Children and parents need not fret about finding something on “the list” or “the AR list.”    This year we are prepared for those on a quest for a book from their assigned summer reading list.  The Library’s staff has been hard at work prying summer reading lists from the schools.  We have the lists for Darlington, Hartsville, Lamar, and Mayo high schools.    With these lists in hand, we have determined what books we have on the shelves and those we need to get.  We now have copies of the four from Darlington High’s college prep list, the four school wide choices and honors class books for Hartsville High, and Mayo High’s college prep and honors lists.  Lamar High’s list this year is the South Carolina Book Award nominees for young adult books.  We not only have copies of all of them in print, we also have many of them in an e-book version for those who want to read it on a tablet or smartphone!  Our goal is that no student will leave the Library without a book from their list in hand.  A warning thought to those who wait until the last week to visit the Library to find a book on their list, you may be disappointed.  Even though we have as many as 40 to 50 copies of some of the books, all the copies of the one you want may be checked out.  Don’t worry if you forget your list at home, each branch will have the summer reading list from its local schools.
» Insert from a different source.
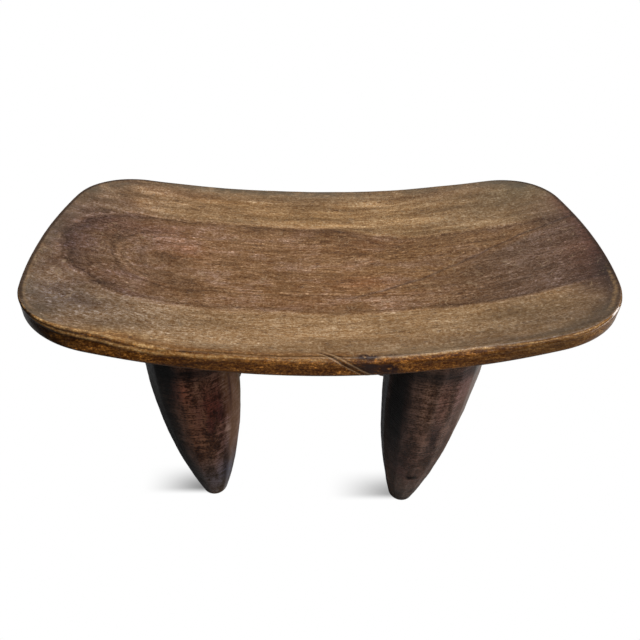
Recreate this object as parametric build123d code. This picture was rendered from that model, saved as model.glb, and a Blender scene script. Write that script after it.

You can also see the school reading lists we have and the entire list of the 2015 South Carolina Children’s and Young Adult Book Award nominees on our website at www.darlington-lib.org.

This year the Darlington County School’s AR program this year is tied into our “Every Hero Has a Story” summer reading program.  For the first time, students have the opportunity to take their Accelerated Reader (AR) tests at any of our four locations, Darlington, Hartsville, Lamar, and Society Hill.  The AR program is a computerized program that tests reading comprehension.  Students can select from over 130,000 titles for a book on their reading level, read it independently, and then take an independent comprehension test or quiz through a computer linked to the Internet.  Each book is worth a certain number of points based on its length and reading level.  The program tracks their progress.  The school system is requiring those in Kindergarten K – 2nd grade read books worth a total of 3 AR points, those in grades 3rd through 5th to accumulate 6 AR points, and those students in grades 6th through 8th to accumulate 9 AR points.  Students reaching their goals will qualify for prizes.  Those with the most AR points at each grade will receive the Darlington Race Track Extravaganza, which includes a ride around the track and a tour of the garage and pits.   

The staff of the Library has worked to collect books with AR quizzes.  We have made it easy to find AR books by going to our website at www.darlington-lib.org.  Parents and students will find a link to the “AR BookFinder” site where you can search for books based on authors, topics, or titles.  Also, there is a link to the instructions for students who want to take their Accelerated Reader tests at the Library.  Each location of the Library will have two to three computers set aside for students to access the AR quiz site with login information provided by the schools.

The ability of the Library to bring so much help to the students and parents of Darlington County with their summer reading assignment was made possible by the Sonoco Foundation and the Darlington County Schools.

The Sonoco Foundation this spring gave the Library, through the Friends of the Hartsville Memorial Library, a generous grant of $5,000 to help purchase books from the individual  school lists and the AR list through a program we call “Read to Success.”  The purpose of the “Read to Success” program is to:

·         Provide an adequate number of books at any given time for a student to find at least one title from his/her reading list.

 

  • Students unable to obtain a copy of a required book from the school or to purchase a copy will be able to borrow one from the Library.  
  • Encourage students to participate in the Library’s annual summer reading program as the books they read will also count for the Library’s program and its rewards.
  • Reduce or prevent the “summer slide” in student reading abilities.   
  • Retain all the books obtained for the project to reuse in the future for this annual required assignment.

The Darlington County Schools, through the work of ELA & Social Studies Coordinator Matthew Ferguson, was able to arrange for our four locations to become AR testing sites in addition to the schools.  Children will now be able to take their AR tests during their local Library’s hours.

This summer, when your child is ready to take on that summer reading assignment, hopefully without too much prodding from you, know that the Darlington County Library System has done everything possible, except read the book for you, to make completing it easier.